Anno dopo anno sono tante le stelle del rock che giungono in Liguria da superospiti, scatenando orde di fan e destando le preoccupazioni degli organizzatori, in balìa delle bizze dei divi. Non destarono grossi problemi gli ex Beatles Paul McCartney e George Harrison o gruppi come Dire Straits, Duran Duran, Van Halen e Depeche Mode. Il leader dei londinesi Bad Manners (nomen omen) arrivò a mostrare per pochi istanti il fondoschiena, mentre appeso ad una lunga fune, Peter Gabriel si lanciò direttamente tra gli spettatori, non esattamente in visibilio. E non sono mancate, nella storia del Festival, nemmeno le chitarre spaccate. Nel 2001 il leader dei Placebo, visibilmente alterato, scagliò il proprio strumento contro un amplificatore, costringendo la conduttrice dell’edizione, Raffaella Carrà, a scusarsi con il pubblico dell’Ariston, infuriato per l’accaduto.

Rock me Amadeus

Negli anni duemila il rock è tornato a far capolino in gara grazie alle sporadiche partecipazione di realtà provenienti dalla scena indipendente come Subsonica, Afterhours, Marlene Kunz, The Zen Circus. La vittoria dei Maneskin, tuttavia, la prima affermazione di una band rock nella storia del Festival (e sarà il primo complesso di sempre a rappresentarci all’Eurovision Song Contest), sposta sensibilmente il confine che separa, sul palco dell’Ariston, musica leggera e musica di rottura.
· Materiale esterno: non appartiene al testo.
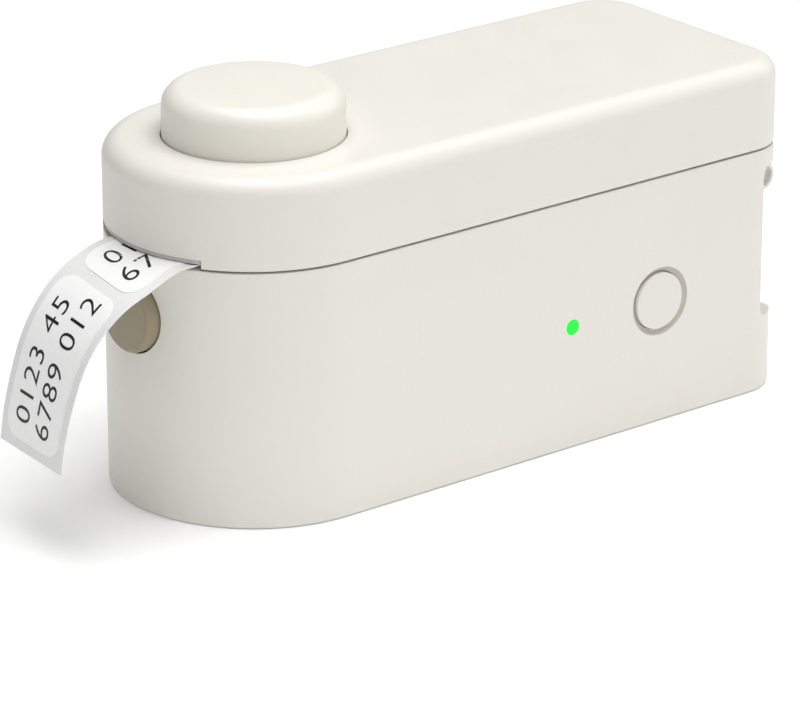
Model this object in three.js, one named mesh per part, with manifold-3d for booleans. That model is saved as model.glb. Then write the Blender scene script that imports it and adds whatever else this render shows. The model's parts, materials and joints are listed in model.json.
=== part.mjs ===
// Label maker: a pocket thermal printer with a hinged lid, a cutter button and a roll of die-cut labels.
// Millimetres. +X points to the hinge end, -X to the round front with the tape slot, +Z up.
// The origin is on the resting plane, under the middle of the body.
import * as THREE from 'three';
import { mergeVertices } from 'three/addons/utils/BufferGeometryUtils.js';
import Module from 'manifold-3d';

const wasm = await Module();
wasm.setup();

// ---- Driving dimensions -------------------------------------------------------------------------

const BODY = { length: 122.6, width: 50, height: 60, rearRadius: 8.8, wall: 2 };
const SEAM = { low: 44.45, high: 44.8 };
const CASE_BOTTOM = 0.15;
const BASE = { low: 1, high: 2.9, pad: 0.9 };
const FRONT_RADIUS = BODY.width / 2;
const REAR_X = BODY.length / 2;
const FRONT_X = FRONT_RADIUS - BODY.length / 2;
const FAR = 40;
const BEYOND = 5;
const GAP = 0.4;
const INNER = BODY.wall;
const FIT = BODY.wall + GAP;
const LID_CEILING = BODY.height - BODY.wall;

const TAPE = { width: 19.5, y: -3, thickness: 0.25, z: 44.65, margin: 1.75 };
const TAPE_NEAR = TAPE.y - TAPE.width / 2;
const TAPE_FAR = TAPE.y + TAPE.width / 2;

const ROLL = { x: 2, z: 28.5, radius: 16.1, coreOuter: 10.5, coreInner: 8.8, hub: 8.6, journal: 3 };
const PLATEN = { x: -46, z: 39.6, radius: 5, shaft: 1.5 };
const GEAR = { module: 0.7, y: 10.2, width: 3 };
const TEETH = { platen: 16, idler: 20, pinion: 10 };
const IDLER_ANGLE = -52 * Math.PI / 180;
const PINION_ANGLE = -66 * Math.PI / 180;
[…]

E far passare tranquillamente Manuel Agnelli e Giovanni Lindo Ferretti tra Dalla e Sergio Endrigo nella serata delle cover, o trasformare il concetto di esibizione sanremese grazie ai cinque “quadri” di Achille Lauro, lo dimostra.

Con le sue scelte, Amadeus è riuscito a far apparire il rock non più come un corpo estraneo prestato alla grande festa popolare, ma come parte integrante del corpus festivaliero. Sanremo 2021 ha certamente segnato una svolta in tal senso, e il futuro ci farà capire se il Festival è davvero pronto a trasformare l’evento in norma o sceglierà di tornare indietro.